> Raw data:

####################

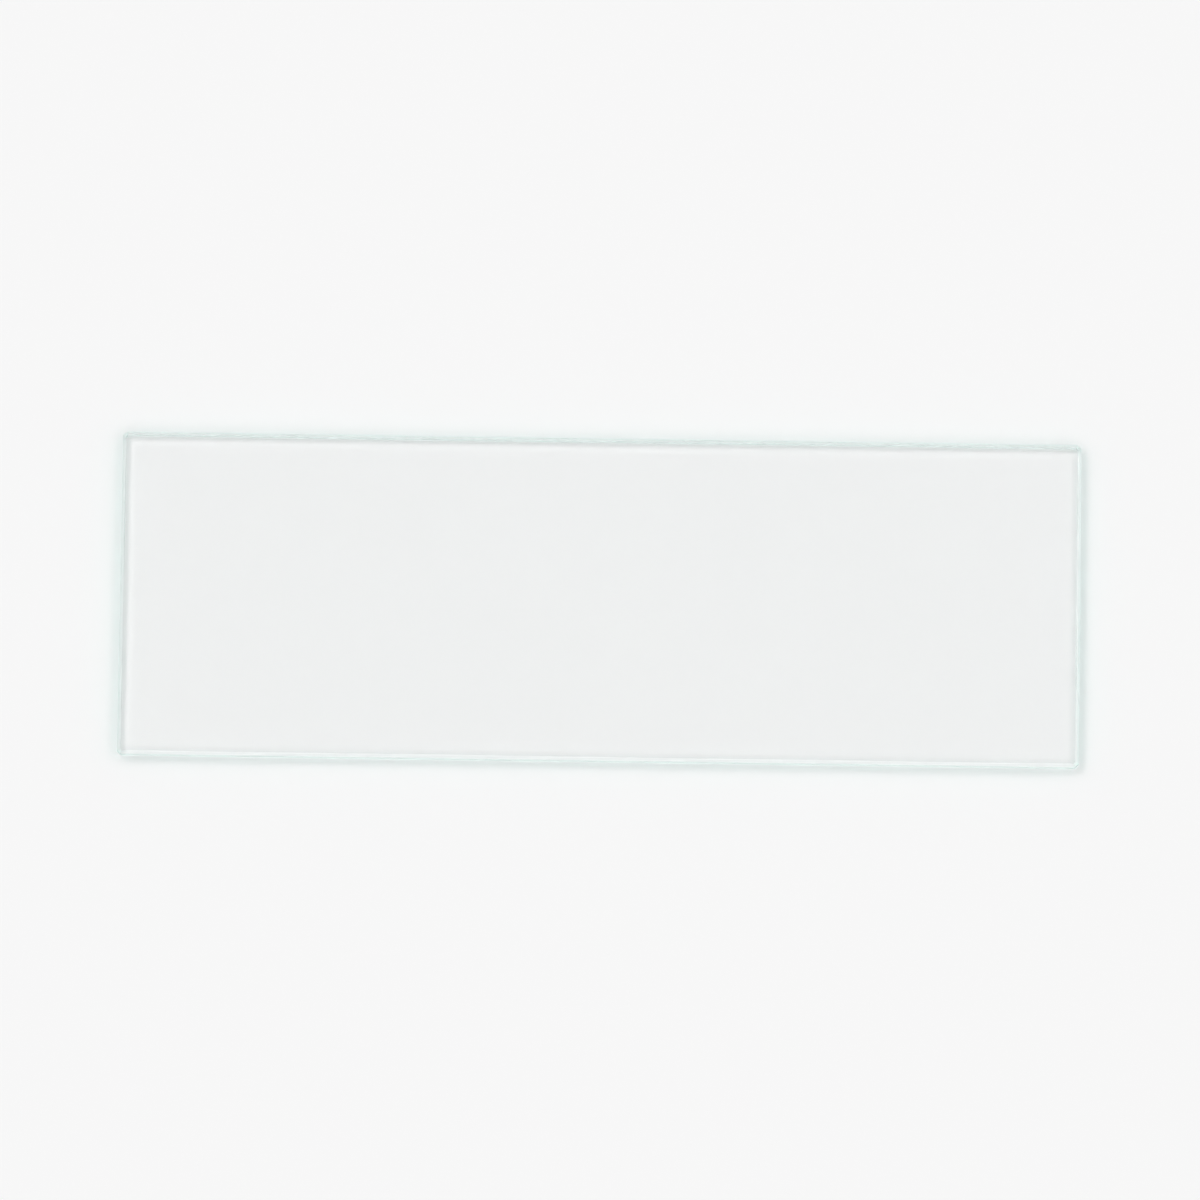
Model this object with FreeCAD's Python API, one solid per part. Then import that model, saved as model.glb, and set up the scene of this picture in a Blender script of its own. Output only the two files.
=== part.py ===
# A plain microscope slide with ground edges: one flat rectangle of clear soda-lime glass.
#
# The slide is cut from drawn sheet, so its two broad faces keep the sheet's own smooth, flat surface.
# Its four sides are then ground square, and the wheel breaks every sharp edge: a narrow 45-degree
# bevel, the arris, runs round both faces, and a small flat is dubbed across each upright corner.
# What is left of each side between its two arrises is the land.
#
# Frame: millimetres. +X runs along the slide, +Y across it, and +Z is up from the face it lies on.
# The origin is the middle of that underside.

import FreeCAD, Part
import os

# Driving dimensions
LENGTH = 76.0  # end to end, over the ground ends
WIDTH = 26.0  # side to side, over the ground long edges
THICKNESS = 1.1  # of the sheet, between the two broad faces
ARRIS = 0.25  # of the bevel round each face, measured across the face and down the side
CORNER_DUB = 0.3  # of the flat across each upright corner, measured along both of its sides

UNDERSIDE = 0.0  # height of the face that the slide lies on
ON_PLANE = 1e-6  # how near to a plane an edge lies to count as being in it


def lies_at(edge, height):
    """Whether the whole edge is at this height, as the rim of a broad face is."""
    box = edge.BoundBox
    return abs(box.ZMin - height) < ON_PLANE and abs(box.ZMax - height) < ON_PLANE


def cut_blank():
    """The rectangle as it is broken out of the sheet, with every corner and edge still sharp."""
    corner = FreeCAD.Vector(-LENGTH / 2, -WIDTH / 2, UNDERSIDE)
    return Part.makeBox(LENGTH, WIDTH, THICKNESS, corner)


def dub_corners(blank):
    """Grinds the small upright flat across each of the four corners."""
    upright = [edge for edge in blank.Edges if edge.BoundBox.ZLength > THICKNESS - ON_PLANE]
    return blank.makeChamfer(CORNER_DUB, upright)


def grind_arrises(plate):
    """Bevels the whole rim of both faces, so that the bevels meet in mitres where they turn a corner."""
    rims = [edge for edge in plate.Edges if lies_at(edge, UNDERSIDE) or lies_at(edge, THICKNESS)]
    return plate.makeChamfer(ARRIS, rims)


def glass_slide():
    """The finished slide, one solid."""
    return grind_arrises(dub_corners(cut_blank())).Solids[0]


os.makedirs("parts", exist_ok=True)
glass_slide().exportStep("parts/glass_slide.step")
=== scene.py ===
import math

import bmesh
import bpy
from mathutils import Euler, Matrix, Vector, noise


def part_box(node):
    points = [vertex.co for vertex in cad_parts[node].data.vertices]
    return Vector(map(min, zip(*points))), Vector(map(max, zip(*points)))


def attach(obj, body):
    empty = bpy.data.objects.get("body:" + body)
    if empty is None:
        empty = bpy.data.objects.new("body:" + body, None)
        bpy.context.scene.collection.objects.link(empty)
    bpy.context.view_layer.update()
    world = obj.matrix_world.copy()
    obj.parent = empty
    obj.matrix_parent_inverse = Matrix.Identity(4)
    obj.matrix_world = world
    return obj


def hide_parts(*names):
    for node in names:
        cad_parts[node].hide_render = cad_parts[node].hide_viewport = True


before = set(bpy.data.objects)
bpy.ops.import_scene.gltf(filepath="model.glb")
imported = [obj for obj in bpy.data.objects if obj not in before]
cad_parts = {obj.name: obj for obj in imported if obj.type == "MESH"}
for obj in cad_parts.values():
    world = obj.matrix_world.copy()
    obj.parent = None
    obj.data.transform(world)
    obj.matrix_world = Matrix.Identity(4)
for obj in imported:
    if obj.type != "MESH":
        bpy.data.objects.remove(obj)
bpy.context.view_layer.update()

# ---------------------------------------------------------------------------------------------
# The slide is one rectangle of drawn soda-lime glass, 1.1 mm thick. Its two broad faces keep the
# sheet's own bright surface. A diamond wheel has ground its four sides flat, dubbed the four
# upright corners and broken both rims with a 45-degree bevel, so that all its edges are satin.

MM = 0.001  # in metres, which every length here is in
UP = Vector((0, 0, 1))
ARRIS = 0.25 * MM  # leg of the ground bevel
CORNER_DUB = 0.3 * MM  # leg of the flat across an upright corner
STEP = 0.5 * MM  # between the points at which a bevel's line can stray
STRAYS = (  # how far the wheel strays from a straight line, and over what length of the edge
    (0.03 * MM, 8.0 * MM),
    (0.006 * MM, 1.5 * MM),
)
APART = 40 * MM  # keeps the upper and the lower bevel from straying alike
NEAR = 0.001 * MM  # two lengths that differ by less are the same
LEVEL = 0.9  # a face whose normal is more upright than this is a broad face
CREASE = math.radians(15)  # a ridge sharper than this stays crisp

MARK_LENGTH = 4.0 * MM  # of one mark of the wheel
MARK_WIDTH = 0.05 * MM
MARK_DEPTH = 0.02 * MM
MARK_RANGE = (0.3, 0.7)  # of the noise that stands for the marks
SATIN = (0.5, 0.75)  # roughness of ground glass, over that range

REFRACTION = 1.515
TINT = (0.9, 0.967, 0.955, 1)  # faint green-blue, from the iron in the glass
TINT_DEPTH = 12 * MM  # of glass, which white light crosses to take on that tint

low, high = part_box("glass_slide")
middle = (low + high) / 2
size = high - low

bm = bmesh.new()
bmesh.ops.create_cube(bm, size=1.0)
bmesh.ops.scale(bm, vec=size, verts=bm.verts)
bmesh.ops.translate(bm, vec=middle, verts=bm.verts)


def runs_along(edge, axis):
    """Whether an edge is parallel to the "x", "y" or "z" axis."""
    span = edge.verts[1].co - edge.verts[0].co
    return abs(getattr(span, axis)) > span.length - NEAR


def grind(edges, leg):
    """Takes a flat off each of these edges, as one touch of the wheel does."""
    bmesh.ops.bevel(
        bm,
        geom=edges,
        offset=leg,
        offset_type="OFFSET",
        affect="EDGES",
        segments=1,
        profile=0.5,
        material=-1,
    )


grind([e for e in bm.edges if runs_along(e, "z")], CORNER_DUB)
grind([e for e in bm.edges if not runs_along(e, "z")], ARRIS)

# Points along the lines where the bevels meet the broad faces and the lands. The cuts run on
# across each broad face, which is then made one flat again.
for axis in "xy":
    lines = [e for e in bm.edges if runs_along(e, axis)]
    bmesh.ops.subdivide_edges(bm, edges=lines, cuts=int(getattr(size, axis) / STEP))
for way in (-1, 1):
    bmesh.ops.dissolve_faces(bm, faces=[f for f in bm.faces if f.normal.z * way > LEVEL])

# The ground faces, and where on each of them the wheel's marks run.
ground = bm.faces.layers.float.new("ground")
wheel_marks = bm.loops.layers.uv.new("wheel_marks")  # metres along the edge and across it
bm.normal_update()
for face in bm.faces:
    if abs(face.normal.z) < LEVEL:
        face[ground] = 1.0
        along = UP.cross(face.normal).normalized()
        across = face.normal.cross(along)
        for loop in face.loops:
            loop[wheel_marks].uv = (loop.vert.co.dot(along), loop.vert.co.dot(across))

# Where the wheel bites deeper, the whole bevel sinks: its inner line moves in over the broad
# face, and its outer line moves over the land.
for v in bm.verts:
    upper = math.copysign(1, v.co.z - middle.z)
    place = v.co + UP * (upper * APART)
    bite = sum(depth * noise.noise(place / length) for depth, length in STRAYS)
    on_broad_face = abs(v.co.z - middle.z) > size.z / 2 - NEAR
    if on_broad_face:
        v.co -= bite * Vector((v.normal.x, v.normal.y, 0)).normalized()
    else:
        v.co.z -= bite * upper

bm.normal_update()
for face in bm.faces:
    face.smooth = True
for edge in bm.edges:
    edge.smooth = edge.calc_face_angle() < CREASE

mesh = bpy.data.meshes.new("slide")
bm.to_mesh(mesh)
bm.free()
slide = bpy.data.objects.new("slide", mesh)
bpy.context.scene.collection.objects.link(slide)

glass = bpy.data.materials.new("soda_lime_glass")
glass.use_nodes = True
nodes, links = glass.node_tree.nodes, glass.node_tree.links
shader = nodes["Principled BSDF"]
shader.inputs["Base Color"].default_value = (1, 1, 1, 1)
shader.inputs["IOR"].default_value = REFRACTION
shader.inputs["Transmission Weight"].default_value = 1.0

# The tint is in the bulk, so it shows only where light has come a good way through the glass.
bulk = nodes.new("ShaderNodeVolumeAbsorption")
bulk.inputs["Color"].default_value = TINT
bulk.inputs["Density"].default_value = 1 / TINT_DEPTH
links.new(bulk.outputs["Volume"], nodes["Material Output"].inputs["Volume"])

# The wheel leaves long fine marks, so the ground faces are satin and unevenly so.
on_ground = nodes.new("ShaderNodeAttribute")
on_ground.attribute_name = "ground"
edge_place = nodes.new("ShaderNodeUVMap")
edge_place.uv_map = "wheel_marks"
drawn_out = nodes.new("ShaderNodeMapping")
drawn_out.inputs["Scale"].default_value = (1 / MARK_LENGTH, 1 / MARK_WIDTH, 1)
links.new(edge_place.outputs["UV"], drawn_out.inputs["Vector"])
marks = nodes.new("ShaderNodeTexNoise")
marks.inputs["Scale"].default_value = 1.0
marks.inputs["Detail"].default_value = 2.0
links.new(drawn_out.outputs["Vector"], marks.inputs["Vector"])

satin = nodes.new("ShaderNodeMapRange")
satin.inputs["From Min"].default_value, satin.inputs["From Max"].default_value = MARK_RANGE
satin.inputs["To Min"].default_value, satin.inputs["To Max"].default_value = SATIN
links.new(marks.outputs["Fac"], satin.inputs["Value"])
roughness = nodes.new("ShaderNodeMath")
roughness.operation = "MULTIPLY"
links.new(satin.outputs["Result"], roughness.inputs[0])
links.new(on_ground.outputs["Fac"], roughness.inputs[1])
links.new(roughness.outputs["Value"], shader.inputs["Roughness"])

height = nodes.new("ShaderNodeMath")
height.operation = "MULTIPLY"
links.new(marks.outputs["Fac"], height.inputs[0])
links.new(on_ground.outputs["Fac"], height.inputs[1])
scored = nodes.new("ShaderNodeBump")
scored.inputs["Strength"].default_value = 1.0
scored.inputs["Distance"].default_value = MARK_DEPTH
links.new(height.outputs["Value"], scored.inputs["Height"])
links.new(scored.outputs["Normal"], shader.inputs["Normal"])

mesh.materials.append(glass)
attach(slide, "root")
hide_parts("glass_slide")

# ---------------------------------------------------------------------------------------------
# The studio floor: one round sheet of pale matt card, level, and wide enough that its rim lies
# outside every view from above it.

FLOOR_RADIUS = 8.0
FLOOR_SIDES = 96
FLOOR_GAP = 0.03 * MM  # the slide rests on specks of dust
CARD_WHITE = (0.95, 0.95, 0.95, 1)

bm = bmesh.new()
bmesh.ops.create_circle(bm, cap_ends=True, segments=FLOOR_SIDES, radius=FLOOR_RADIUS)
bmesh.ops.translate(bm, vec=(0, 0, low.z - FLOOR_GAP), verts=bm.verts)
bmesh.ops.recalc_face_normals(bm, faces=bm.faces)
floor_mesh = bpy.data.meshes.new("floor")
bm.to_mesh(floor_mesh)
bm.free()
floor = bpy.data.objects.new("floor", floor_mesh)
bpy.context.scene.collection.objects.link(floor)
card = bpy.data.materials.new("pale_card")
card.use_nodes = True
matt = card.node_tree.nodes["Principled BSDF"]
matt.inputs["Base Color"].default_value = CARD_WHITE
matt.inputs["Roughness"].default_value = 1.0
matt.inputs["Specular IOR Level"].default_value = 0.0
floor_mesh.materials.append(card)

# ---------------------------------------------------------------------------------------------
# The studio light: a ring of diffusing cloth all round, brightest half way up and darker overhead,
# where the camera looks in, and one wide soft lamp from the upper left.

KEY_FROM = Vector((-0.8, 0.7, 1.5))
KEY_WIDTH = math.radians(32)  # that the lamp's face fills, as the slide sees it
KEY_STRENGTH = 0.45  # in watts a square metre
RING = (  # height above the horizon, as its sine, and the cloth's brightness there
    (0.0, 0.66),
    (0.25, 0.62),
    (0.46, 0.64),
    (0.62, 1.3),
    (0.82, 1.3),
    (0.94, 0.28),
    (1.0, 0.1),
)

lamp = bpy.data.lights.new("key", "SUN")
lamp.energy = KEY_STRENGTH
lamp.angle = KEY_WIDTH
key = bpy.data.objects.new("key", lamp)
key.location = KEY_FROM
key.rotation_mode = "QUATERNION"
key.rotation_quaternion = KEY_FROM.to_track_quat("Z", "Y")
bpy.context.scene.collection.objects.link(key)

world = bpy.data.worlds.new("studio")
bpy.context.scene.world = world
world.use_nodes = True
nodes, links = world.node_tree.nodes, world.node_tree.links
direction = nodes.new("ShaderNodeTexCoord")
parts = nodes.new("ShaderNodeSeparateXYZ")
links.new(direction.outputs["Generated"], parts.inputs["Vector"])
cloth = nodes.new("ShaderNodeValToRGB")
cloth.color_ramp.interpolation = "EASE"
stops = cloth.color_ramp.elements
while len(stops) < len(RING):
    stops.new(1.0)
for stop, (sine, bright) in zip(stops, RING):
    stop.position = sine
    stop.color = (bright, bright, bright, 1)
links.new(parts.outputs["Z"], cloth.inputs["Fac"])
links.new(cloth.outputs["Color"], nodes["Background"].inputs["Color"])
nodes["Background"].inputs["Strength"].default_value = 1.0

# ---------------------------------------------------------------------------------------------
# The camera looks down on the slide through a long lens, a little from its near long edge, and is
# rolled a touch, so that the slide lies slightly askew across most of the picture's width.

ELEVATION = math.radians(78.7)  # 90 is straight down on the slide
ROLL = math.radians(0.82)  # of the camera about its own line of sight
DISTANCE = 1.4  # from the middle of the slide
SHARE = 0.8  # of the picture's width that the slide fills
NEAREST = 0.01  # that the lens draws
MOST_TURNS = 128  # light is mirrored to and fro in the thin glass many times before it leaves

lens = bpy.data.cameras.new("camera")
lens.lens = lens.sensor_width * DISTANCE * SHARE / size.x
lens.clip_start = NEAREST
camera = bpy.data.objects.new("camera", lens)
back = Vector((0, -math.cos(ELEVATION), math.sin(ELEVATION)))
camera.location = middle + back * DISTANCE
camera.rotation_mode = "QUATERNION"
camera.rotation_quaternion = back.to_track_quat("Z", "Y") @ Euler((0, 0, ROLL)).to_quaternion()
bpy.context.scene.collection.objects.link(camera)
bpy.context.scene.camera = camera

bpy.context.scene.view_settings.view_transform = "Standard"
rays = bpy.context.scene.cycles
rays.max_bounces = MOST_TURNS
rays.glossy_bounces = MOST_TURNS
rays.transmission_bounces = MOST_TURNS
rays.blur_glossy = 0.0  # so that the floor shows clear through the broad faces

####################

> Directions for this task:
Can you write out the lines above, from the first one through the one containing "of its sides", exactly as they appear and nothing more?

> Response:
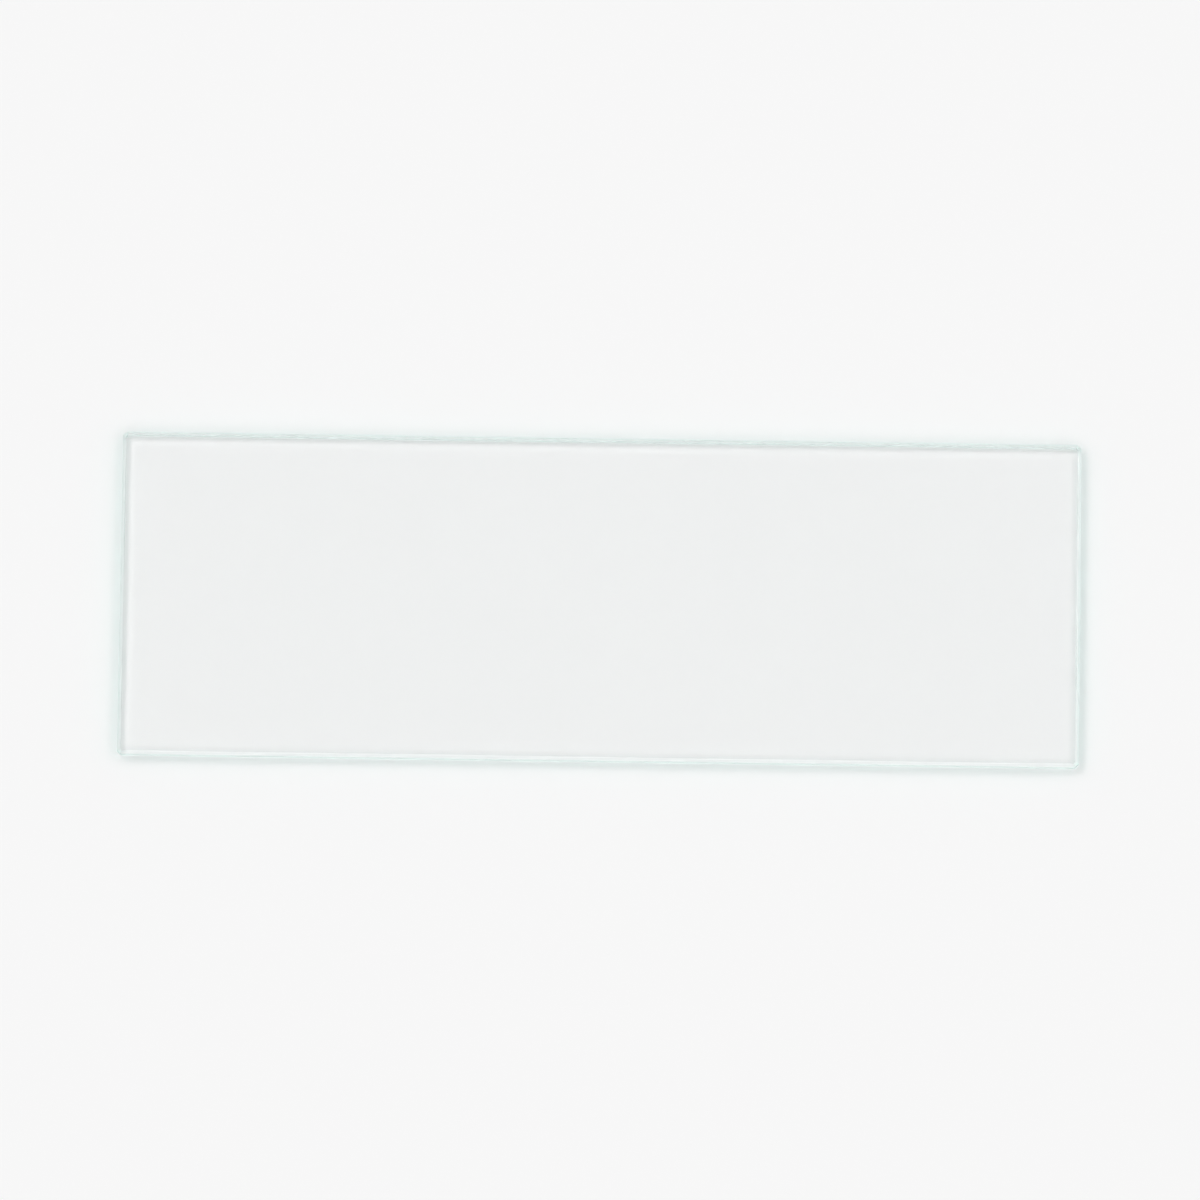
Model this object with FreeCAD's Python API, one solid per part. Then import that model, saved as model.glb, and set up the scene of this picture in a Blender script of its own. Output only the two files.
=== part.py ===
# A plain microscope slide with ground edges: one flat rectangle of clear soda-lime glass.
#
# The slide is cut from drawn sheet, so its two broad faces keep the sheet's own smooth, flat surface.
# Its four sides are then ground square, and the wheel breaks every sharp edge: a narrow 45-degree
# bevel, the arris, runs round both faces, and a small flat is dubbed across each upright corner.
# What is left of each side between its two arrises is the land.
#
# Frame: millimetres. +X runs along the slide, +Y across it, and +Z is up from the face it lies on.
# The origin is the middle of that underside.

import FreeCAD, Part
import os

# Driving dimensions
LENGTH = 76.0  # end to end, over the ground ends
WIDTH = 26.0  # side to side, over the ground long edges
THICKNESS = 1.1  # of the sheet, between the two broad faces
ARRIS = 0.25  # of the bevel round each face, measured across the face and down the side
CORNER_DUB = 0.3  # of the flat across each upright corner, measured along both of its sides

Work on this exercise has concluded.